I have reactive, fair skin and I have been burned by mineral sunscreen more times than I care to admit. The kind of burned where you walk into the office and someone asks if you have flour on your face. So when the CeraVe Hydrating Tinted Mineral Sunscreen SPF 30 started showing up in my recommended products, I was cautious. The "tinted" claim on a drugstore mineral SPF felt like marketing more than a real formula change. I bought a tube anyway in late February, set a four-month window, and wore it as the last step of my morning routine every single day. What I found was more useful than either the Amazon reviews or the skepticism I walked in with.

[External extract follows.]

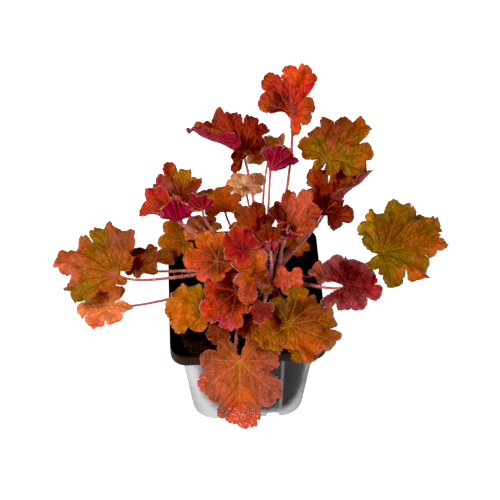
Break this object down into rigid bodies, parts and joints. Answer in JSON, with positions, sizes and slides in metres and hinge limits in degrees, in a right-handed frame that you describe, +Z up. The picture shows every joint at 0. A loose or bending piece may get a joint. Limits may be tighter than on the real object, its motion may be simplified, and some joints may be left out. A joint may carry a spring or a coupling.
{
  "type": "heuchera plant",
  "caption": "Young orange and crimson leaved heuchera with ruffled lobed leaves on long stalks, growing in soil in a square black nursery pot.",
  "frame": {"origin": "centre of the pot's underside", "axes": "+Z up, -Y towards the pot's front wall"},
  "size_m": [0.2282, 0.1585, 0.2012],
  "materials": {
    "pot_plastic": "glossy",
    "potting_soil": "rough, crumbly",
    "petiole": "satin, hairy",
    "leaf_orange": "satin",
    "leaf_dark": "satin",
    "leaf_tan": "matt",
    "leaf_crimson": "satin",
    "leaf_olive": "satin",
    "leaf_salmon": "satin"
  },
  "bodies": {
    "root": {"pot": "pot_plastic", "soil": "potting_soil", "stems": "petiole", "leaf_top": "leaf_orange", "leaf_back_left_large": "leaf_dark", "leaf_back_brown": "leaf_tan", "leaf_back_cupped": "leaf_crimson", "leaf_back_tan": "leaf_tan", "leaf_back_right": "leaf_olive", "leaf_right_dark": "leaf_dark", "leaf_right_large": "leaf_olive", "leaf_right_crimson": "leaf_crimson", "leaf_front_right": "leaf_olive", "leaf_front_right_low": "leaf_olive", "leaf_front_large": "leaf_salmon", "leaf_far_left": "leaf_olive", "leaf_left_inner": "leaf_dark", "leaf_left_salmon": "leaf_salmon", "leaf_left_yellow": "leaf_salmon", "leaf_left_coral": "leaf_salmon", "leaf_left_olive": "leaf_olive", "leaf_left_back_olive": "leaf_olive", "leaf_left_cupped": "leaf_crimson", "leaf_left_high": "leaf_orange", "leaf_left_magenta": "leaf_crimson", "leaf_back_orange": "leaf_orange", "leaf_centre_right": "leaf_orange", "leaf_centre_left": "leaf_dark", "leaf_centre_cupped": "leaf_crimson", "leaf_centre_olive": "leaf_olive", "leaf_centre_ruffled": "leaf_orange", "leaf_centre_large": "leaf_orange", "leaf_front_centre": "leaf_orange", "leaf_coral_star": "leaf_salmon", "leaf_pink_small": "leaf_crimson", "leaf_centre_red": "leaf_crimson", "leaf_left_brown_small": "leaf_orange", "leaf_dry": "leaf_tan"}
  },
  "joints": []
}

A quick note on how I use sunscreen: I treat it as the anchor of my morning routine, not an afterthought. I wear it on days I work from home, rainy days, days I barely go outside. This matters because a tinted SPF that performs beautifully in ideal conditions but feels heavy on low-effort mornings is not going to stick as a habit. I needed something that worked on my laziest days too. Four months of daily use gave me a clear picture of where this formula succeeds and where it has real limits.

The Quick Verdict

★★★★☆ 7.8/10

A genuinely white-cast-reduced mineral SPF that works well on fair to light-medium skin tones, though reapplication over makeup is awkward and it is not a true match for deeper complexions.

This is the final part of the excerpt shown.